## TASK DIRECTIONS
Repeat the lines of the data that follow, please, starting at the first and stopping after the one with "block faces -Y.".

## DATA SEGMENT
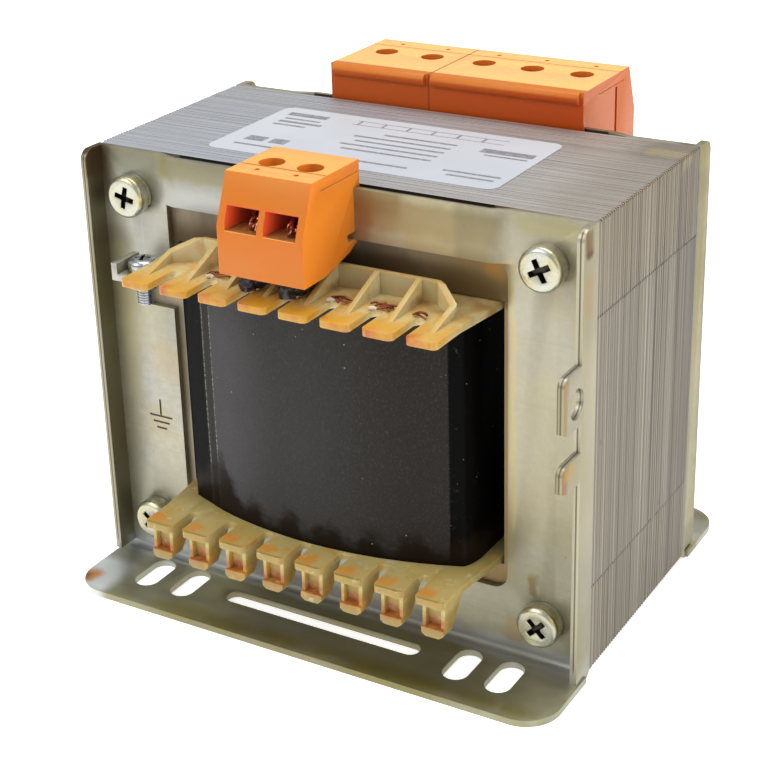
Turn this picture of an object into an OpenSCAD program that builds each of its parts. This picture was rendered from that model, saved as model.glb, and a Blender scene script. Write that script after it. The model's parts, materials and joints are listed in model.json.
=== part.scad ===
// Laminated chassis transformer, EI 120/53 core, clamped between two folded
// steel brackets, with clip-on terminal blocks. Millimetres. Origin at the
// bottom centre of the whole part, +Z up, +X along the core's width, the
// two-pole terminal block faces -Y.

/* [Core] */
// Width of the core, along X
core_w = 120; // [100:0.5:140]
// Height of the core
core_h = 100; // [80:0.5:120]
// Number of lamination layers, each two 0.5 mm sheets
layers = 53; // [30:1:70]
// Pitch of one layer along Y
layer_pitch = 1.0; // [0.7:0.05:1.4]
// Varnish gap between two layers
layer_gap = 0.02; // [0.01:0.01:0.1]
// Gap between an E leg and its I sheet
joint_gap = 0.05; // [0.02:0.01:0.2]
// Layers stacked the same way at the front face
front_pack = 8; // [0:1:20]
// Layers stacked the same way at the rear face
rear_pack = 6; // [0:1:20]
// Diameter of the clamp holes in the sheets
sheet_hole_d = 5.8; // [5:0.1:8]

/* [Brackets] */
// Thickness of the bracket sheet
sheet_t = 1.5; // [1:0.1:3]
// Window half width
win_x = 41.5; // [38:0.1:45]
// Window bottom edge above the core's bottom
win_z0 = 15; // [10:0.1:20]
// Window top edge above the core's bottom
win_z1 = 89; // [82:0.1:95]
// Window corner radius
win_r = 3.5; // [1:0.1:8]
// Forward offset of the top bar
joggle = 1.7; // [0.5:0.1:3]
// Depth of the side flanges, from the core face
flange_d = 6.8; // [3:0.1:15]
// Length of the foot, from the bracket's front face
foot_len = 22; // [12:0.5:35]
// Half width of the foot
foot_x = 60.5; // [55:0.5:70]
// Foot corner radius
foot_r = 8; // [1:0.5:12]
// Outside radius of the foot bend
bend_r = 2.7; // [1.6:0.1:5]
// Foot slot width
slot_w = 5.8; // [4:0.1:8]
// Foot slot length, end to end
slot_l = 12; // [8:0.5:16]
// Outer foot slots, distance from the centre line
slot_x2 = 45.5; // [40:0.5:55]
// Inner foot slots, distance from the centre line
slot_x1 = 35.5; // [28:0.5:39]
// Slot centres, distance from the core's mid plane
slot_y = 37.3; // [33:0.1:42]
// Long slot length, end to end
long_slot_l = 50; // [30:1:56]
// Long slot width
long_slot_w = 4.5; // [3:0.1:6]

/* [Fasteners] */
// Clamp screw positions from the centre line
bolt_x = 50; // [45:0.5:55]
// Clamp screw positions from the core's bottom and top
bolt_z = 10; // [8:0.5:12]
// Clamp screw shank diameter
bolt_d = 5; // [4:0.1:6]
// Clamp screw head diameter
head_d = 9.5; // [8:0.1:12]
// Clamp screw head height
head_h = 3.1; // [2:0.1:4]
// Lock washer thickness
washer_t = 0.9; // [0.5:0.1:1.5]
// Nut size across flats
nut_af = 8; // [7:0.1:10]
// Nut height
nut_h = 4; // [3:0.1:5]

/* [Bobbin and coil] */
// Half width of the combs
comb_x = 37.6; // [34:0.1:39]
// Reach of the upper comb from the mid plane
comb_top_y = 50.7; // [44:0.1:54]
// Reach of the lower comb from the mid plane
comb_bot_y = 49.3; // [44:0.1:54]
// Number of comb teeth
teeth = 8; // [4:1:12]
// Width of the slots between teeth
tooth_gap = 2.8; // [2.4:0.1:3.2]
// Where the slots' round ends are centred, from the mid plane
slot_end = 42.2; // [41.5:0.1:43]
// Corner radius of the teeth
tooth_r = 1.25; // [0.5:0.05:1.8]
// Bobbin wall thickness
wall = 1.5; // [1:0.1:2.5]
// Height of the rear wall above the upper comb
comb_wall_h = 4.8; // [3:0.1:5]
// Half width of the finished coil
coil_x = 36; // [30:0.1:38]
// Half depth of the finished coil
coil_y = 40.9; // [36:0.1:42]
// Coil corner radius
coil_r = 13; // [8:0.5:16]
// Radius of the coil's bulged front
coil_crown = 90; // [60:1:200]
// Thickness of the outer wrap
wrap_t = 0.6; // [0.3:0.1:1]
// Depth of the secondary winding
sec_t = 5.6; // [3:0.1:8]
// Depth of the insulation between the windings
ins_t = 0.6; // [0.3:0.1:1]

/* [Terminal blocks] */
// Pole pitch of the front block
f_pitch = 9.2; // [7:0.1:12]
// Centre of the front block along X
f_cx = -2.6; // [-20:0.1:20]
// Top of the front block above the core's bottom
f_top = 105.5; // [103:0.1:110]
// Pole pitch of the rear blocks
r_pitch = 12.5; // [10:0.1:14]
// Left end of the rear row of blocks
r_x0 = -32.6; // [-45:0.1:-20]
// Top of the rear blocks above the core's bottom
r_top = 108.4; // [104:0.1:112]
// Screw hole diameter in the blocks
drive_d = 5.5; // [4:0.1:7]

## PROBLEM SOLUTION
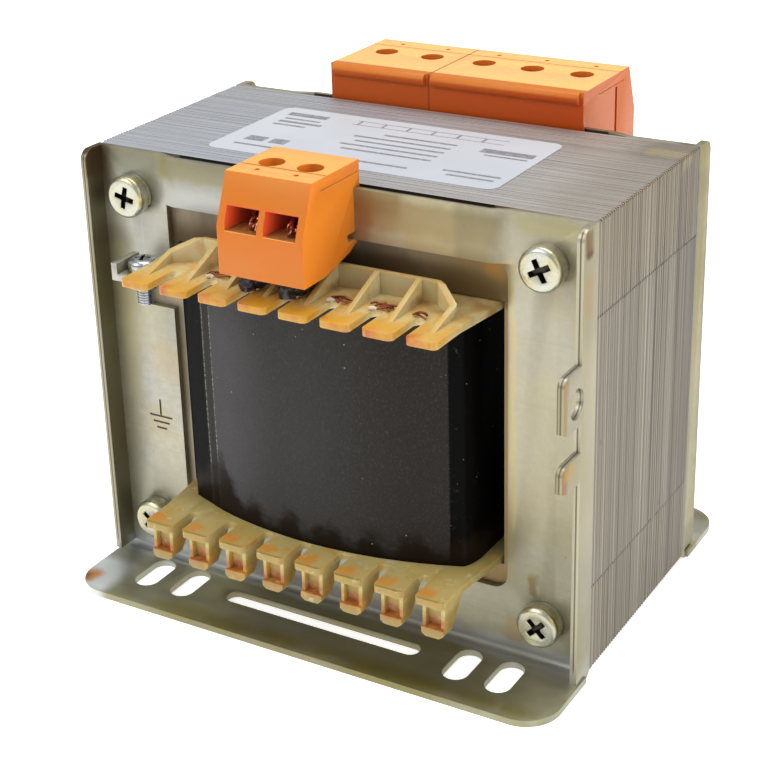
Turn this picture of an object into an OpenSCAD program that builds each of its parts. This picture was rendered from that model, saved as model.glb, and a Blender scene script. Write that script after it. The model's parts, materials and joints are listed in model.json.
=== part.scad ===
// Laminated chassis transformer, EI 120/53 core, clamped between two folded
// steel brackets, with clip-on terminal blocks. Millimetres. Origin at the
// bottom centre of the whole part, +Z up, +X along the core's width, the
// two-pole terminal block faces -Y.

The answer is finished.